Stated goal: Return the full listing exactly as it is written.

# start of Dataset excerpt

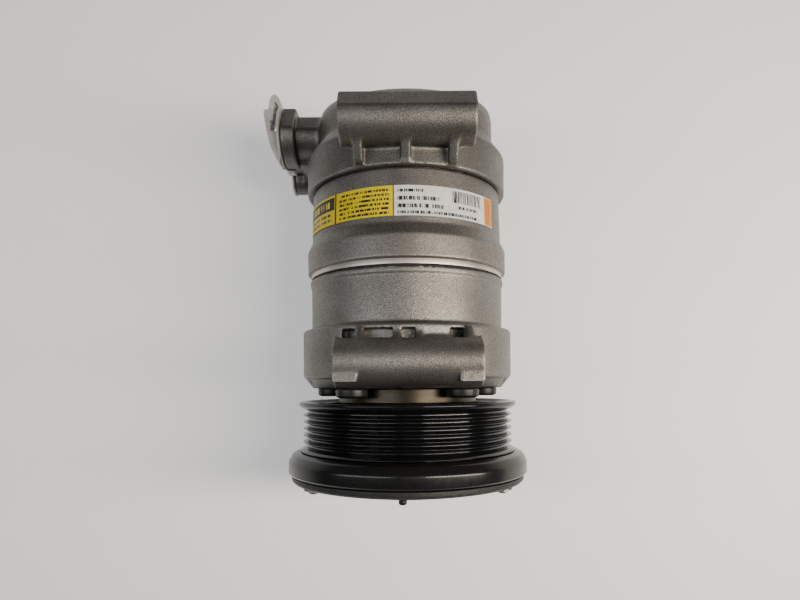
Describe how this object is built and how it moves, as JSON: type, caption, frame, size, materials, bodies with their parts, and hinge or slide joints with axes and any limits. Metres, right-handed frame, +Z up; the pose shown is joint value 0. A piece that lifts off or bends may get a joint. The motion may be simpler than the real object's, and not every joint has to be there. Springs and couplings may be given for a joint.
{
  "type": "automotive ac compressor",
  "caption": "Belt-driven automotive air-conditioning compressor with a grooved pulley and electromagnetic clutch, cast body, mounting tubes and capped port flange.",
  "frame": {"origin": "centre of the shaft's front end face", "axes": "+Y along the shaft from the clutch to the rear head, +Z up through the mounting tubes, the port flange faces -X"},
  "size_m": [0.1426, 0.2222, 0.1313],
  "materials": {
    "cast_aluminium": "as cast, shot blasted, speckled",
    "machined_steel": "machined",
    "black_paint": "semi-gloss black",
    "black_oxide": "dull black coating",
    "seal_rubber": "matte",
    "copper_wire": "enamelled copper winding",
    "black_plastic": "moulded",
    "brass": "turned",
    "piston_coating": "grey low-friction coating",
    "label_paper": "printed film",
    "cap_plastic": "translucent natural plastic"
  },
  "bodies": {
    "housing": {"front_head": "cast_aluminium", "cylinder_block": "cast_aluminium", "rear_head": "cast_aluminium", "port_flange": "cast_aluminium", "suction_reed": "machined_steel", "valve_plate": "machined_steel", "discharge_reed": "machined_steel", "head_gasket": "seal_rubber", "body_gasket": "seal_rubber", "through_bolt_1": "black_oxide", "through_bolt_2": "black_oxide", "through_bolt_3": "black_oxide", "through_bolt_4": "black_oxide", "through_bolt_5": "black_oxide", "coil_housing": "machined_steel", "coil_winding": "copper_wire", "coil_connector": "black_plastic", "pulley_bearing_inner": "machined_steel", "shaft_seal": "seal_rubber", "seal_retainer": "machined_steel", "front_bearing": "machined_steel", "rear_bearing": "machined_steel", "thrust_race": "machined_steel", "guide_rod": "machined_steel", "control_valve": "brass", "control_valve_clip": "machined_steel", "relief_valve": "brass", "label": "label_paper"},
    "shaft_group": {"shaft": "machined_steel", "shaft_key": "machined_steel", "shaft_nut": "machined_steel", "clutch_hub": "black_oxide", "drive_lug": "machined_steel", "journal": "machined_steel", "sleeve": "machined_steel", "return_spring": "machined_steel"},
    "pulley": {"pulley_rotor": "black_paint", "rim_band": "black_paint", "pulley_bearing_outer": "machined_steel"},
    "bearing_cage": {"bearing_balls_cage": "brass"},
    "armature": {"armature_plate": "black_oxide", "balance_pin": "black_oxide", "rivet_1": "machined_steel", "rivet_2": "machined_steel", "rivet_3": "machined_steel", "leaf_spring_1": "machined_steel", "leaf_spring_2": "machined_steel", "leaf_spring_3": "machined_steel"},
    "wobble": {"wobble_plate": "cast_aluminium"},
    "cap": {"shipping_cap": "cap_plastic"},
    "piston_set_1": {"connecting_rod_1": "machined_steel", "piston_1": "piston_coating"},
    "piston_set_2": {"connecting_rod_2": "machined_steel", "piston_2": "piston_coating"},
    "piston_set_3": {"connecting_rod_3": "machined_steel", "piston_3": "piston_coating"},
    "piston_set_4": {"connecting_rod_4": "machined_steel", "piston_4": "piston_coating"},
    "piston_set_5": {"connecting_rod_5": "machined_steel", "piston_5": "piston_coating"}
  },
  "joints": [
    {"name": "shaft_spin", "type": "hinge", "parent": "housing", "child": "shaft_group", "pos_m": [0, 0, 0], "axis": [0, 1, 0], "continuous": true},
    {"name": "pulley_spin", "type": "hinge", "parent": "housing", "child": "pulley", "pos_m": [0, 0.04, 0], "axis": [0, 1, 0], "continuous": true},
    {"name": "cage_spin", "type": "hinge", "parent": "housing", "child": "bearing_cage", "pos_m": [0, 0.04, 0], "axis": [0, 1, 0], "continuous": true},
    {"name": "clutch_engage", "type": "slide", "parent": "shaft_group", "child": "armature", "axis": [0, 1, 0], "range_m": [0, 0.0005], "stiffness_N_per_m": 6000, "springref_m": -0.0003},
    {"name": "plate_wobble", "type": "hinge", "parent": "shaft_group", "child": "wobble", "pos_m": [0, 0.101, 0], "axis": [0, 0.9954, 0.0958], "continuous": true},
    {"name": "cap_pull", "type": "slide", "parent": "housing", "child": "cap", "axis": [-1, 0, 0], "range_m": [0, 0.03]},
    {"name": "piston_1_turn", "type": "hinge", "parent": "wobble", "child": "piston_set_1", "pos_m": [0, 0.09813, 0.02986], "axis": [0, 0.9954, 0.0958], "continuous": true},
    {"name": "piston_2_turn", "type": "hinge", "parent": "wobble", "child": "piston_set_2", "pos_m": [0.02853, 0.10011, 0.00923], "axis": [0, 0.9954, 0.0958], "continuous": true},
    {"name": "piston_3_turn", "type": "hinge", "parent": "wobble", "child": "piston_set_3", "pos_m": [0.01763, 0.10333, -0.02416], "axis": [0, 0.9954, 0.0958], "continuous": true},
    {"name": "piston_4_turn", "type": "hinge", "parent": "wobble", "child": "piston_set_4", "pos_m": [-0.01763, 0.10333, -0.02416], "axis": [0, 0.9954, 0.0958], "continuous": true},
    {"name": "piston_5_turn", "type": "hinge", "parent": "wobble", "child": "piston_set_5", "pos_m": [-0.02853, 0.10011, 0.00923], "axis": [0, 0.9954, 0.0958], "continuous": true}
  ],
  "couplings": [
    {"joint": "cage_spin", "follows": "pulley_spin", "ratio": 0.46},
    {"joint": "plate_wobble", "follows": "shaft_spin", "ratio": -1},
    {"joint": "piston_1_turn", "follows": "shaft_spin", "ratio": 1},
    {"joint": "piston_2_turn", "follows": "shaft_spin", "ratio": 1},
    {"joint": "piston_3_turn", "follows": "shaft_spin", "ratio": 1},
    {"joint": "piston_4_turn", "follows": "shaft_spin", "ratio": 1},
    {"joint": "piston_5_turn", "follows": "shaft_spin", "ratio": 1}
  ]
}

# end of Dataset excerpt

Exercise result:
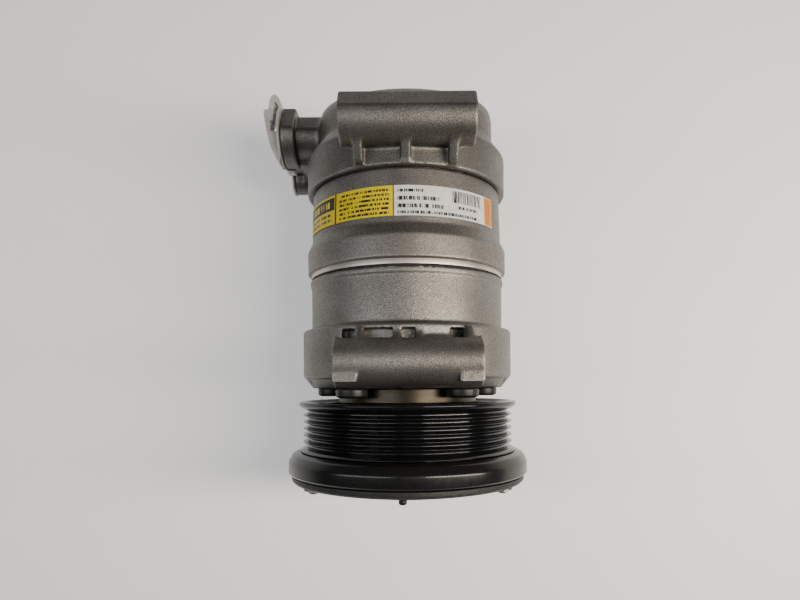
Describe how this object is built and how it moves, as JSON: type, caption, frame, size, materials, bodies with their parts, and hinge or slide joints with axes and any limits. Metres, right-handed frame, +Z up; the pose shown is joint value 0. A piece that lifts off or bends may get a joint. The motion may be simpler than the real object's, and not every joint has to be there. Springs and couplings may be given for a joint.
{
  "type": "automotive ac compressor",
  "caption": "Belt-driven automotive air-conditioning compressor with a grooved pulley and electromagnetic clutch, cast body, mounting tubes and capped port flange.",
  "frame": {"origin": "centre of the shaft's front end face", "axes": "+Y along the shaft from the clutch to the rear head, +Z up through the mounting tubes, the port flange faces -X"},
  "size_m": [0.1426, 0.2222, 0.1313],
  "materials": {
    "cast_aluminium": "as cast, shot blasted, speckled",
    "machined_steel": "machined",
    "black_paint": "semi-gloss black",
    "black_oxide": "dull black coating",
    "seal_rubber": "matte",
    "copper_wire": "enamelled copper winding",
    "black_plastic": "moulded",
    "brass": "turned",
    "piston_coating": "grey low-friction coating",
    "label_paper": "printed film",
    "cap_plastic": "translucent natural plastic"
  },
  "bodies": {
    "housing": {"front_head": "cast_aluminium", "cylinder_block": "cast_aluminium", "rear_head": "cast_aluminium", "port_flange": "cast_aluminium", "suction_reed": "machined_steel", "valve_plate": "machined_steel", "discharge_reed": "machined_steel", "head_gasket": "seal_rubber", "body_gasket": "seal_rubber", "through_bolt_1": "black_oxide", "through_bolt_2": "black_oxide", "through_bolt_3": "black_oxide", "through_bolt_4": "black_oxide", "through_bolt_5": "black_oxide", "coil_housing": "machined_steel", "coil_winding": "copper_wire", "coil_connector": "black_plastic", "pulley_bearing_inner": "machined_steel", "shaft_seal": "seal_rubber", "seal_retainer": "machined_steel", "front_bearing": "machined_steel", "rear_bearing": "machined_steel", "thrust_race": "machined_steel", "guide_rod": "machined_steel", "control_valve": "brass", "control_valve_clip": "machined_steel", "relief_valve": "brass", "label": "label_paper"},
    "shaft_group": {"shaft": "machined_steel", "shaft_key": "machined_steel", "shaft_nut": "machined_steel", "clutch_hub": "black_oxide", "drive_lug": "machined_steel", "journal": "machined_steel", "sleeve": "machined_steel", "return_spring": "machined_steel"},
    "pulley": {"pulley_rotor": "black_paint", "rim_band": "black_paint", "pulley_bearing_outer": "machined_steel"},
    "bearing_cage": {"bearing_balls_cage": "brass"},
    "armature": {"armature_plate": "black_oxide", "balance_pin": "black_oxide", "rivet_1": "machined_steel", "rivet_2": "machined_steel", "rivet_3": "machined_steel", "leaf_spring_1": "machined_steel", "leaf_spring_2": "machined_steel", "leaf_spring_3": "machined_steel"},
    "wobble": {"wobble_plate": "cast_aluminium"},
    "cap": {"shipping_cap": "cap_plastic"},
    "piston_set_1": {"connecting_rod_1": "machined_steel", "piston_1": "piston_coating"},
    "piston_set_2": {"connecting_rod_2": "machined_steel", "piston_2": "piston_coating"},
    "piston_set_3": {"connecting_rod_3": "machined_steel", "piston_3": "piston_coating"},
    "piston_set_4": {"connecting_rod_4": "machined_steel", "piston_4": "piston_coating"},
    "piston_set_5": {"connecting_rod_5": "machined_steel", "piston_5": "piston_coating"}
  },
  "joints": [
    {"name": "shaft_spin", "type": "hinge", "parent": "housing", "child": "shaft_group", "pos_m": [0, 0, 0], "axis": [0, 1, 0], "continuous": true},
    {"name": "pulley_spin", "type": "hinge", "parent": "housing", "child": "pulley", "pos_m": [0, 0.04, 0], "axis": [0, 1, 0], "continuous": true},
    {"name": "cage_spin", "type": "hinge", "parent": "housing", "child": "bearing_cage", "pos_m": [0, 0.04, 0], "axis": [0, 1, 0], "continuous": true},
    {"name": "clutch_engage", "type": "slide", "parent": "shaft_group", "child": "armature", "axis": [0, 1, 0], "range_m": [0, 0.0005], "stiffness_N_per_m": 6000, "springref_m": -0.0003},
    {"name": "plate_wobble", "type": "hinge", "parent": "shaft_group", "child": "wobble", "pos_m": [0, 0.101, 0], "axis": [0, 0.9954, 0.0958], "continuous": true},
    {"name": "cap_pull", "type": "slide", "parent": "housing", "child": "cap", "axis": [-1, 0, 0], "range_m": [0, 0.03]},
    {"name": "piston_1_turn", "type": "hinge", "parent": "wobble", "child": "piston_set_1", "pos_m": [0, 0.09813, 0.02986], "axis": [0, 0.9954, 0.0958], "continuous": true},
    {"name": "piston_2_turn", "type": "hinge", "parent": "wobble", "child": "piston_set_2", "pos_m": [0.02853, 0.10011, 0.00923], "axis": [0, 0.9954, 0.0958], "continuous": true},
    {"name": "piston_3_turn", "type": "hinge", "parent": "wobble", "child": "piston_set_3", "pos_m": [0.01763, 0.10333, -0.02416], "axis": [0, 0.9954, 0.0958], "continuous": true},
    {"name": "piston_4_turn", "type": "hinge", "parent": "wobble", "child": "piston_set_4", "pos_m": [-0.01763, 0.10333, -0.02416], "axis": [0, 0.9954, 0.0958], "continuous": true},
    {"name": "piston_5_turn", "type": "hinge", "parent": "wobble", "child": "piston_set_5", "pos_m": [-0.02853, 0.10011, 0.00923], "axis": [0, 0.9954, 0.0958], "continuous": true}
  ],
  "couplings": [
    {"joint": "cage_spin", "follows": "pulley_spin", "ratio": 0.46},
    {"joint": "plate_wobble", "follows": "shaft_spin", "ratio": -1},
    {"joint": "piston_1_turn", "follows": "shaft_spin", "ratio": 1},
    {"joint": "piston_2_turn", "follows": "shaft_spin", "ratio": 1},
    {"joint": "piston_3_turn", "follows": "shaft_spin", "ratio": 1},
    {"joint": "piston_4_turn", "follows": "shaft_spin", "ratio": 1},
    {"joint": "piston_5_turn", "follows": "shaft_spin", "ratio": 1}
  ]
}